Computer programmers are those who write computer software. Their job usually involves:
- Requirements analysis
- Specification
- Software architecture
- Coding
- Compilation
- Software testing
- Documentation
- Digital Integration
- Soft ware Maintenance
Programming languages:
Different programming languages support different styles of programming (called programming paradigms). The choice of language used is subject to many considerations, such as company policy, suitability to task, availability of third-party packages, or individual preference. Ideally, the programming language best suited for the task at hand will be selected. Trade-offs from this ideal involve finding enough programmers who know the language to build a team, the availability of compilers for that language, and the efficiency with which programs written in a given language execute.
Allen Downey, in his book “How To Think Like A Computer Scientist” wrote:
The details look different in different languages, but a few basic instructions appear in just about every language: input: Get data from the keyboard, a file, or some other device. output: Display data on the screen or send data to a file or other device. math: Perform basic mathematical operations like addition and multiplication. conditional execution: Check for certain conditions and execute the appropriate sequence of statements. repetition: Perform some action repeatedly, usually with some variation.
Modern programming:-
Quality requirements
Whatever be the approach to the software development, the program must finally satisfy some fundamental properties; bearing them in mind while programming reduces the costs in terms of time and/or money due to debugging, further development and user support. Although quality programming can be achieved in a number of ways, following five properties are among the most relevant:
- Efficiency: it is referred to the system resource consumption (computer processor, memory, slow devices, networks and to some extent even user interaction) which must be the lowest possible.
- Reliability: the results of the program must be correct, which not only implies a correct code implementation but also reduction of err propagation (e.g. resulting from data conversion) and prevention of typical errors (overflow, underflow or zero division).
- Robustness: a program must anticipate situations of data type conflict and all other incompatibilities which result in run time errors and stop of the program. The focus of this aspect is the interaction with the user and the handling of error messages.

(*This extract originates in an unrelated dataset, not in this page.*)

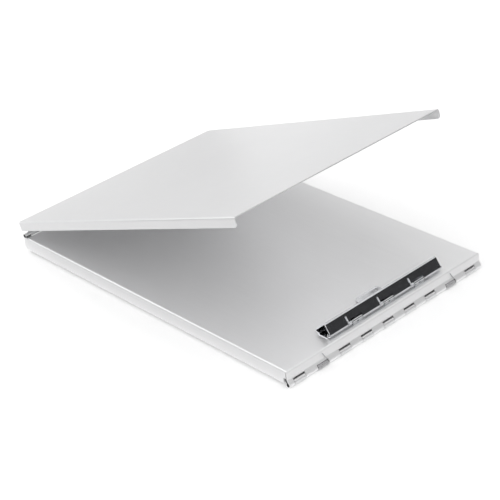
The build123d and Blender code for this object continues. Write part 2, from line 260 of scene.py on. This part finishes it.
def satinAluminium(name, look, hinges):
    kit = MaterialKit(name)
    across, along = sheetMetal["grainAcross"], sheetMetal["grainAlong"]
    streakX, streakY = across * sheetMetal["streakAcross"], along * sheetMetal["streakAlong"]
    grain = kit.noise(1.0, 3.0, 0.6, (across, along, across))
    streak = kit.noise(1.0, 2.0, 0.5, (streakX, streakY, streakX))
    cloud = kit.noise(sheetMetal["cloudScale"], 3.0)
    haze = kit.noise(sheetMetal["hazeScale"], 5.0, 0.6)
    shares = sheetMetal["toneShares"]
    mixed = grain * shares["grain"] + streak * shares["streak"] + cloud * shares["cloud"]
    color = kit.between(kit.ramp(mixed, *toneSpan), look["dull"], look["light"])
    rough = look["roughness"] + (haze - 0.5) * sheetMetal["hazeRoughness"]
    rough = rough + (grain - 0.5) * sheetMetal["grainRoughness"]
    # Painted shade: the knuckle bores around each hinge pin turn near-black
    for joint in hinges:
        color = kit.between(insideKnuckles(kit, joint), color, knuckleBore["paintedShade"])
    relief = sheetMetal["bumpShares"]
    height = grain * relief["grain"] + streak * relief["streak"]
    return kit.finish({
        "Base Color": color,
        "Metallic": sheetMetal["metallic"],
        "Roughness": rough,
        "Normal": kit.bump(height, sheetMetal["grainDepth"], sheetMetal["grainStrength"]),
    })


brightPlate = {
    "light": (0.80, 0.81, 0.83, 1.0),
    "dull": (0.66, 0.67, 0.69, 1.0),
    "roughness": 0.07,
    "rippleScale": 120.0,
    "rippleDepth": 0.00004,
    "rippleStrength": 0.5,
    "smudgeScale": 160.0,
    "smudgeSpan": (0.35, 0.75),
    "smudgeRoughness": 0.08,
}


def brightChrome():
    kit = MaterialKit("brightChrome")
    smudge = kit.noise(brightPlate["smudgeScale"], 6.0, 0.62)
    ripple = kit.noise(brightPlate["rippleScale"], 2.0)
    wear = kit.ramp(smudge, *brightPlate["smudgeSpan"])
    return kit.finish({
        "Base Color": kit.between(wear, brightPlate["light"], brightPlate["dull"]),
        "Metallic": 1.0,
        "Roughness": brightPlate["roughness"] + wear * brightPlate["smudgeRoughness"],
        "Normal": kit.bump(ripple, brightPlate["rippleDepth"], brightPlate["rippleStrength"]),
    })


wireSteel = {
    # The pin's near-black tones are painted shade, darkening the hinge windows
    "pin": {
        "light": (0.10, 0.10, 0.102, 1.0), "dull": (0.05, 0.05, 0.051, 1.0), "roughness": 0.34},
    "rod": {
        "light": (0.52, 0.52, 0.53, 1.0), "dull": (0.34, 0.34, 0.35, 1.0), "roughness": 0.28},
    "spring": {
        "light": (0.66, 0.66, 0.67, 1.0), "dull": (0.44, 0.44, 0.45, 1.0), "roughness": 0.24},
    "drawnAcross": 9000.0,
    "drawnAlong": 300.0,
    "drawnDepth": 0.00001,
    "drawnStrength": 0.5,
    "stainScale": 420.0,
    "stainRoughness": 0.16,
}


def drawnSteel(name, look):
    kit = MaterialKit(name)
    across, along = wireSteel["drawnAcross"], wireSteel["drawnAlong"]
    drawn = kit.noise(1.0, 3.0, 0.6, (along, across, across))
    stain = kit.noise(wireSteel["stainScale"], 5.0, 0.6)
    tone = kit.ramp(drawn * 0.5 + stain * 0.5, *toneSpan)
    return kit.finish({
        "Base Color": kit.between(tone, look["dull"], look["light"]),
        "Metallic": 1.0,
        "Roughness": look["roughness"] + (stain - 0.5) * wireSteel["stainRoughness"],
        "Normal": kit.bump(drawn, wireSteel["drawnDepth"], wireSteel["drawnStrength"]),
    })


paper = {
    "dull": (0.93, 0.93, 0.93, 1.0),
    "light": (0.95, 0.95, 0.95, 1.0),
    "fibreScale": 900.0,
    "specular": 0.1,
    "glowColor": (1.0, 1.0, 1.0, 1.0),
    "glow": 0.12,
}


def floorPaper():
    kit = MaterialKit("floorPaper")
    fibre = kit.noise(paper["fibreScale"], 3.0)
    return kit.finish({
        "Base Color": kit.between(kit.ramp(fibre, *toneSpan), paper["dull"], paper["light"]),
        "Roughness": mattRoughness,
        "Specular IOR Level": paper["specular"],
        "Emission Color": paper["glowColor"],
        "Emission Strength": paper["glow"],
    })


def mattGrey(name, color):
    return MaterialKit(name).finish(
        {"Base Color": color, "Roughness": mattRoughness, "Specular IOR Level": 0.0})


def makeFloor():
    deselectAll()
    bpy.ops.mesh.primitive_plane_add(
        size=studio["floorSize"], location=(0.0, 0.0, cadLow.z - studio["floorDrop"]))
    floor = bpy.context.object
    floor.name = "floor"
    floor.data.materials.append(floorPaper())


def lookRotation(forward, roll):
    turn = forward.to_track_quat("-Z", "Y")
    return turn @ Quaternion((0.0, 0.0, 1.0), math.radians(roll))


def makeCamera():
    side, rise = math.radians(camera["azimuth"]), math.radians(camera["elevation"])
    level = math.cos(rise)
    back = Vector((math.sin(side) * level, -math.cos(side) * level, math.sin(rise)))
    data = bpy.data.cameras.new("studioCamera")
    data.lens = camera["lens"]
    data.sensor_width = camera["sensor"]
    data.clip_start, data.clip_end = camera["clipStart"], camera["clipEnd"]
    holder = bpy.data.objects.new("studioCamera", data)
    bpy.context.scene.collection.objects.link(holder)
    holder.location = camera["place"]
    holder.rotation_mode = "QUATERNION"
    holder.rotation_quaternion = lookRotation(-back, camera["roll"])
    bpy.context.scene.camera = holder


def makeLights():
    world = bpy.data.worlds.new("whiteRoom")
    bpy.context.scene.world = world
    world.use_nodes = True
    background = world.node_tree.nodes["Background"]
    background.inputs["Color"].default_value = studio["worldColor"]
    background.inputs["Strength"].default_value = studio["worldStrength"]
    for name, box in softboxes.items():
        data = bpy.data.lights.new(name, "AREA")
        data.shape = "RECTANGLE"
        data.size, data.size_y = box["size"]
        data.energy = box["power"]
        lamp = bpy.data.objects.new(name, data)
        bpy.context.scene.collection.objects.link(lamp)
        lamp.location = box["place"]
        lamp.rotation_mode = "QUATERNION"
        lamp.rotation_quaternion = lookRotation(Vector(box["aim"]) - Vector(box["place"]), 0.0)


def hideCard(card):
    card.visible_camera = False
    card.visible_diffuse = False
    card.visible_shadow = False


def makeMat(name, look):
    deselectAll()
    ends = {"low": cadLow, "high": cadHigh}
    xFirst, yFirst, xLast, yLast = (ends[end] for end in look["corner"])
    x0, y0 = xFirst.x + look["from"][0], yFirst.y + look["from"][1]
    x1, y1 = xLast.x + look["to"][0], yLast.y + look["to"][1]
    middle = ((x0 + x1) / 2, (y0 + y1) / 2, cadLow.z + matFinish["lift"])
    bpy.ops.mesh.primitive_plane_add(size=1.0, location=middle)
    mat = bpy.context.object
    mat.name = name
    mat.scale = (x1 - x0, y1 - y0, 1.0)
    mat.data.materials.append(mattGrey(name, matFinish["color"]))
    hideCard(mat)


def makeCard(name, look):
    deselectAll()
    low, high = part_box(look["near"])
    direction = Vector(look["direction"]).normalized()
    bpy.ops.mesh.primitive_plane_add(size=1.0, location=(0.0, 0.0, 0.0))
    card = bpy.context.object
    card.name = name
    card.scale = (look["size"][0], look["size"][1], 1.0)
    card.rotation_mode = "QUATERNION"
    card.rotation_quaternion = direction.to_track_quat("Z", "Y")
    card.location = (low + high) / 2 + direction * look["distance"]
    card.data.materials.append(mattGrey(name, look["color"]))
    hideCard(card)


hingeSpring = {
    "wire": 0.0007,
    "coilRadius": 0.00185,
    "turns": 15,
    "startAngle": 50.0,
    "endAngle": -90.0,
    "legInset": 0.0001,
    "bendAbove": 0.00474,
    "windowAbove": 0.00265,
    "windowOut": 0.00140,
    "lean": 0.0045,
    "floorDrop": 0.00075,
    "floorStart": 0.0031,
}

clipSpring = {
    "wire": 0.00078,
    "coilRadius": 0.00155,
    "turns": 4,
    "startAngle": 265.0,
    "endAngle": 413.0,
    "legInset": 0.0002,
    "lowLeg": (-0.0053, -0.0018),
    "highLeg": ((0.00063, 0.00337), (-0.00166, 0.00665)),
}

wireMaking = {
    "stepsPerTurn": 24,
    "bevelSteps": 3,
    "mergeWithin": 0.000001,
    "smoothBelow": 40.0,
}


def windings(x0, x1, axis, radius, first, last):
    # Points of a helix along X from angle first to angle last, in degrees
    count = round(abs(last - first) / 360.0 * wireMaking["stepsPerTurn"])
    points = []
    for i in range(count + 1):
        share = i / count
        angle = math.radians(first + (last - first) * share)
        y, z = radius * math.cos(angle), radius * math.sin(angle)
        points.append(Vector((x0 + (x1 - x0) * share, axis.y + y, axis.z + z)))
    return points


def makeWire(name, points, wire):
    data = bpy.data.curves.new(name, "CURVE")
    data.dimensions = "3D"
    data.bevel_depth = wire / 2
    data.bevel_resolution = wireMaking["bevelSteps"]
    data.use_fill_caps = True
    spline = data.splines.new("POLY")
    spline.points.add(len(points) - 1)
    for point, place in zip(spline.points, points):
        point.co = (*place, 1.0)
    piece = bpy.data.objects.new(name, data)
    bpy.context.scene.collection.objects.link(piece)
    deselectAll()
    piece.select_set(True)
    bpy.context.view_layer.objects.active = piece
    bpy.ops.object.convert(target="MESH")
    piece = bpy.context.object
    bpy.ops.object.mode_set(mode="EDIT")
    bpy.ops.mesh.select_all(action="SELECT")
    bpy.ops.mesh.remove_doubles(threshold=wireMaking["mergeWithin"])
    bpy.ops.mesh.normals_make_consistent(inside=False)
    bpy.ops.object.mode_set(mode="OBJECT")
    bpy.ops.object.shade_smooth_by_angle(angle=math.radians(wireMaking["smoothBelow"]))
    return piece


def makeHingeSpring(node, material):
    low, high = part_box(node)
    axis = jointPlace("plate_hinge")
    look = hingeSpring
    radius = look["wire"] / 2
    x0, x1 = low.x + radius + look["legInset"], high.x - radius - look["legInset"]
    bendZ = axis.z + look["bendAbove"]
    topZ = high.z - radius
    windowZ = axis.z + look["windowAbove"]
    lean = look["lean"] / (topZ - windowZ)
    points = [
        Vector((x0 + look["lean"], axis.y, topZ)),
        Vector((x0 + lean * (bendZ - windowZ), axis.y, bendZ)),
        Vector((x0, axis.y + look["windowOut"], windowZ)),
    ]
    last = look["endAngle"] - 360.0 * look["turns"]
    points += windings(x0, x1, axis, look["coilRadius"], look["startAngle"], last)
    floorZ = axis.z - look["floorDrop"]
    points.append(Vector((x1, axis.y - look["floorStart"], floorZ)))
    points.append(Vector((x1, low.y + radius, floorZ)))
    spring = makeWire(node + "_wire", points, look["wire"])
    spring.data.materials.append(material)
    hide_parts(node)
    # Points on the pin axis by the floor leg and by the leaning wall leg
    start = (x1 - radius * 2, axis.y, axis.z)
    end = (x0 + look["lean"] + radius * 2, axis.y, axis.z)
    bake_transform(spring)


def makeClipSpring(node, material):
    low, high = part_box(node)
    axis = jointPlace("jaw_hinge")
    look = clipSpring
    radius = look["wire"] / 2
    x0, x1 = low.x + radius + look["legInset"], high.x - radius - look["legInset"]
    points = [Vector((x0, axis.y + look["lowLeg"][0], axis.z + look["lowLeg"][1]))]
    last = look["endAngle"] + 360.0 * look["turns"]
    points += windings(x0, x1, axis, look["coilRadius"], look["startAngle"], last)
    points += [Vector((x1, axis.y + y, axis.z + z)) for y, z in look["highLeg"]]
    spring = makeWire(node + "_wire", points, look["wire"])
    spring.data.materials.append(material)
    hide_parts(node)
    # Points on the rod axis by the leg at low x and by the leg at high x
    start, end = (x0 + radius, axis.y, axis.z), (x1 - radius, axis.y, axis.z)
    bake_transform(spring)


def paint(name, material):
    for slot in nodes[name].material_slots:
        slot.material = material


def paintNodes():
    chrome = brightChrome()
    pinSteel = drawnSteel("pinSteel", wireSteel["pin"])
    springSteel = drawnSteel("springSteel", wireSteel["spring"])
    bothHinges = ("plate_hinge", "cover_hinge")
    paint("storage_tray", satinAluminium("trayAluminium", sheetMetal["tray"], bothHinges[:1]))
    paint("writing_plate", satinAluminium("plateAluminium", sheetMetal["plate"], bothHinges))
    paint("cover", satinAluminium("coverAluminium", sheetMetal["cover"], bothHinges[1:]))
    for name in ("clip_base", "clip_jaw", "clip_rivets"):
        paint(name, chrome)
    # The hinge pins take the near-black steel: painted shade in the hinge windows
    for name in ("plate_hinge_pin", "cover_hinge_pin"):
        paint(name, pinSteel)
    paint("clip_rod", drawnSteel("rodSteel", wireSteel["rod"]))
    for name in ("hinge_spring_left", "hinge_spring_right"):
        paint(name, springSteel)
        makeHingeSpring(name, springSteel)
    for name in ("clip_spring_1", "clip_spring_2", "clip_spring_3"):
        paint(name, chrome)
        makeClipSpring(name, chrome)


bpy.context.scene.view_settings.view_transform = "Standard"
makeCamera()
makeFloor()
makeLights()
for name, look in cards.items():
    makeCard(name, look)
for name, look in floorMats.items():
    makeMat(name, look)
print("studio ready")
paintNodes()
print("materials ready")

- Portability: it should work as it is in any software and hardware environment, or at least without relevant reprogramming.
- Readability: the purpose of the main program and of each subroutine must be clearly defined with appropriate comments and self explanatory chose of symbolic names (constants, variables, function names, classes, methods, …).
Algorithmic Complexity:-
The academic field and engineering practice of computer programming are largely concerned with discovering and implementing the most efficient algorithms for a given class of problem. For this purpose, algorithms are classified into orders using so-called Big O notation, O(n), which expresses resource use, such as execution time and memory consumption, in terms of the size of an input. Expert programmers are familiar with a variety of well-established algorithms and their respective complexities and use this knowledge to choose algorithms that are best suited to their circumstances.
Research in computer programming includes investigation into the unsolved proposition that P, the class of algorithms which can be deterministically solved in polynomial time with respect to an input, is not equal to NP, the class of algorithms for which no polynomial-time solutions are known. Work has shown that many NP algorithms can be transformed, in polynomial time, into others, such as the Travelling salesman problem, thus establishing a large class of “hard” problems which are for the purposes of analysis, equivalent.
Methodologies
The first step in every software development project should be requirements analysis, followed by modeling, implementation, and failure elimination(debugging). There exist a lot of differing approaches for each of those tasks. One approach popular for requirements analysis is Use Case analysis.
Popular modeling techniques include Object-Oriented Analysis and Design (OOAD) and Model-Driven Architecture (MDA). The Unified Modeling Language (UML) is a notation used for both OOAD and MDA.
A similar technique used for database design is Entity-Relationship Modeling (ER Modeling).
Implementation techniques include imperative languages (object-oriented or procedural), functional languages, and logic languages.
Debugging is most often done with IDEs like Visual Studio, NetBeans, and Eclipse. Separate debuggers like gdb are also used.
Measuring language usage
It is very difficult to determine what are the most popular of modern programming languages. Some languages are very popular for particular kinds of applications (e.g., COBOL is still strong in the corporate data center, often on large mainframes, FORTRAN in engineering applications, and C in embedded applications), while some languages are regularly used to write many different kinds of applications.
Methods of measuring language popularity include: counting the number of job advertisements that mention the language the number of books teaching the language that are sold (this overestimates the importance of newer languages), and estimates of the number of existing lines of code written in the language (this underestimates the number of users of business languages such as COBOL).
Debugging
Debugging is a very important task for every programmer, because an erroneous program is often useless. Languages like C++ and Assembler are very challenging even to expert programmers because of failure modes like buffer overruns, bad pointers or uninitialized memory. A buffer overrun can damage adjacent memory regions and cause a failure in a totally different program line. Because of those memory issues tools like Valgrind, Purify or Boundschecker are virtually a necessity for modern software development in the C++ language. Languages such as Java, C#, PHP and Python protect the programmer from most of these runtime failure modes, but this may come at the price of a dramatically lower execution speed of the resulting program. This is acceptable for applications where execution speed is determined by other considerations such as database access or file I/O. The exact cost will depend upon specific implementation details. Modern Java virtual machines and .NET Common Language Runtime, for example, use a variety of sophisticated optimizations, including runtime conversion of interpreted instructions to native machine code.